Blacktop Battleground

Husband and I just took another vacation out in Arizona and New Mexico.  We have a great time on these road trips, and frequently rent a motorcycle for a day or two to explore scenic routes and do our version of Easy Rider without the bandanas and bloodshed.  The roadblock to all this merriment is getting me on the plane in the first place.

I’ve written so many entries about my air travel neurosis that I can’t link to them all here, but if you did a content search for “fly” they’d pop right up.  At the beginning of this trip, I was using the free wireless connection at JFK’s JetBlue terminal when Daughter emailed a message about an art show I might like to attend.  I answered right away that it sounded like a terrific event, and as I was finishing my response, the boarding announcement filled my ears and my insanity kicked in.  I wrote Daughter that we were at the airport and had to get on the plane and if anything happened, she should remember where I told her we keep the safe deposit box key and all our important papers.  Then I signed off.

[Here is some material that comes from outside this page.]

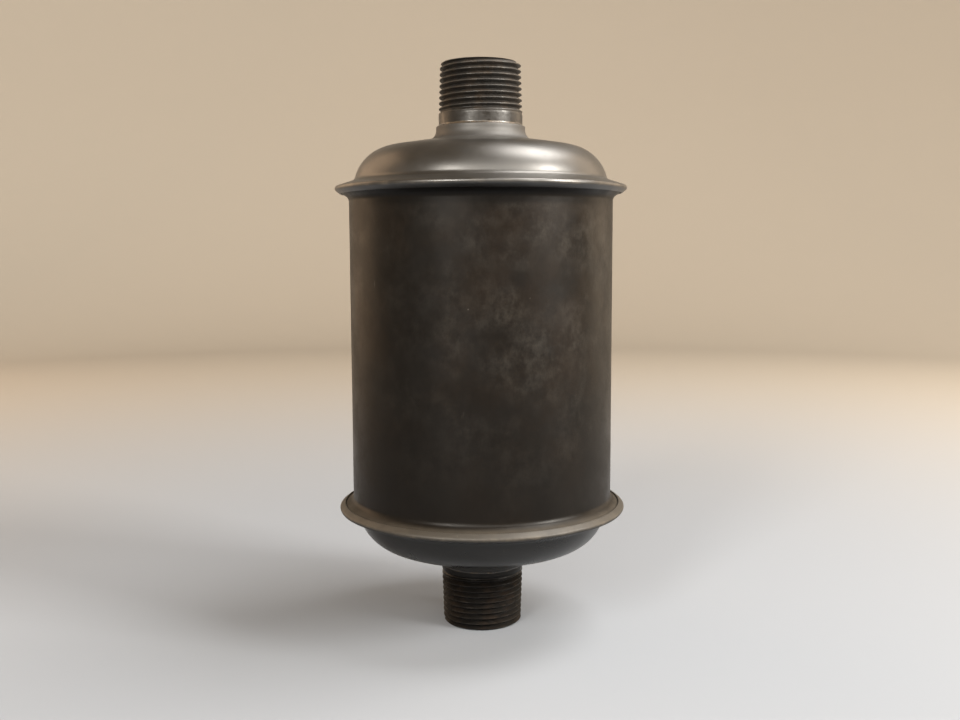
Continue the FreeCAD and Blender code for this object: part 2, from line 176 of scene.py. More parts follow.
def head_profile():
    """Section of a head, outwards from its rim: outside from the neck to the lip, then back inside."""
    neck, knuckle, root, lip, _ = rim_centres()
    crown = math.degrees(CROWN_SLOPE)
    flange = 90 - FLANGE_SLOPE
    join = math.degrees(math.atan2(root[1] - knuckle[1], root[0] - knuckle[0]))
    tip = (SHANK_R + NECK_GAP + SHEET / 2.0, NECK_TIP - SHEET / 2.0)
    hem_end = polar(polar(lip, LIP_R, HEM_SLOPE - 90), HEM_LENGTH, HEM_SLOPE + 180)
    hem_edge = polar(hem_end, SHEET / 2.0, HEM_SLOPE + 90)
    outer_neck = arc(neck, NECK_FILLET, 180, 270 - crown, steps=14)
    dome = arc(knuckle, KNUCKLE_R, 90 - crown, join, steps=26)
    outer_root = arc(root, ROOT_FILLET, join + 180, flange + 180, steps=12)
    outer_lip = arc(lip, LIP_R, flange, HEM_SLOPE - 90, steps=14)
    inner_root = arc(root, ROOT_FILLET + SHEET, flange + 180, join + 180, steps=8)
    inner_dome = arc(knuckle, KNUCKLE_R - SHEET, join, 90 - crown, steps=20)
    inner_neck = arc(neck, NECK_FILLET + SHEET, 270 - crown, 180, steps=8)
    return (arc(tip, SHEET / 2.0, 180, 0, steps=8) + outer_neck
            + line(outer_neck[-1], dome[0], steps=12) + dome
            + outer_root + line(outer_root[-1], outer_lip[0], steps=6) + outer_lip
            + arc(hem_edge, SHEET / 2.0, HEM_SLOPE - 90, HEM_SLOPE - 270, steps=6)
            + arc(lip, LIP_R - SHEET, HEM_SLOPE - 90, flange, steps=6)
            + inner_root + inner_dome + line(inner_dome[-1], inner_neck[0], steps=12) + inner_neck)


def wall_profile():
    """Section of the wall: straight between two flares that end inside the folded rims."""
    _, _, _, lip, flare = rim_centres()
    folded = polar(lip, LIP_R - 1.5 * SHEET - FIT_GAP, HEM_SLOPE - 90)
    outer = arc(flare, FLARE_R, 180, 90 + HEM_SLOPE, steps=10)
    inner = arc(flare, FLARE_R + SHEET, 90 + HEM_SLOPE, 180, steps=8)
    end = arc(folded, SHEET / 2.0, HEM_SLOPE - 90, HEM_SLOPE + 90, steps=6)
    half = outer + line(outer[-1], end[0], steps=5) + end + line(end[-1], inner[0], steps=5) + inner
    upper = [(r, INLET_RIM + z) for r, z in half]
    lower = [(r, OUTLET_RIM - z) for r, z in reversed(half)]
    return (upper + line(upper[-1], lower[0], steps=60) + lower
            + line(lower[-1], upper[0], steps=60))


# Meshes

def make_object(name, mesh_bm, body, material, sharp=32.0):
    """Welds the mesh, shades it smooth except at edges over sharp degrees, and puts it on a body."""
    bmesh.ops.remove_doubles(mesh_bm, verts=mesh_bm.verts, dist=WELD)
    bmesh.ops.recalc_face_normals(mesh_bm, faces=mesh_bm.faces)
    mesh = bpy.data.meshes.new(name)
    mesh_bm.to_mesh(mesh)
    mesh_bm.free()
    mesh.shade_smooth()
    mesh.set_sharp_from_angle(angle=math.radians(sharp))
    mesh.materials.append(material)
    obj = bpy.data.objects.new(name, mesh)
    bpy.context.scene.collection.objects.link(obj)
    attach(obj, body)
    return obj


def spin(r, angle, z):
    return Vector((r * math.cos(angle), r * math.sin(angle), z))


def grid(rows, closed, ring=True, bm=None):
    """Quads between rows of points; ring closes each row, closed joins the last row to the first."""
    bm = bm or bmesh.new()
    lines = [[bm.verts.new(p * MM) for p in row] for row in rows]
    pairs = list(zip(lines, lines[1:])) + ([(lines[-1], lines[0])] if closed else [])
    for a, b in pairs:
        for i in range(len(a) if ring else len(a) - 1):
            j = (i + 1) % len(a)
            bm.faces.new((a[i], a[j], b[j], b[i]))
    return bm


def circle(r, z):
    return [spin(r, 2.0 * math.pi * k / ROUND, z) for k in range(ROUND)]


def lathe(profile, shift):
    """Turns a closed profile round the axis; shift(r, angle, z) gives each point's radius and height."""
    rows = []
    for r, z in profile:
        row = []
        for k in range(ROUND):
            angle = 2.0 * math.pi * k / ROUND
            moved_r, moved_z = shift(r, angle, z)
            row.append(spin(moved_r, angle, moved_z))
        rows.append(row)
    return grid(rows, closed=True)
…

When I awoke the next morning in Phoenix, I logged onto Gmail and there was Daughter’s reply staring back at me saying, “Yeah, that was pretty scary.  Don’t do that again.”

She’s absolutely right, of course, so I would like to publicly apologize to Daughter and promise that I will try and keep my panic wrapped in a neat little ball in the pit of my stomach and not worry her again, although I never said being my daughter wouldn’t have its scary moments.

On the subject of scary, Husband and I had our usual turf war in the rental car when I kept asking to relieve him of driving, and he came up with one excuse after another as to why that wasn’t a good idea.  The truth is, Husband finds my driving alternately annoying and terrifying.  You should see him in the passenger seat when I’m passing a truck at 80 miles an hour.  His internal organs are bubbling.

The thing is, I never even WANT to pass the stupid truck.  I only do it because he says something like, “Are you happy riding in this guy’s fumes for 40 miles?”  Happy?  Happiness is relative.  I’M ON VACATION.  I’d be happy hanging off the back of his truck in my underwear.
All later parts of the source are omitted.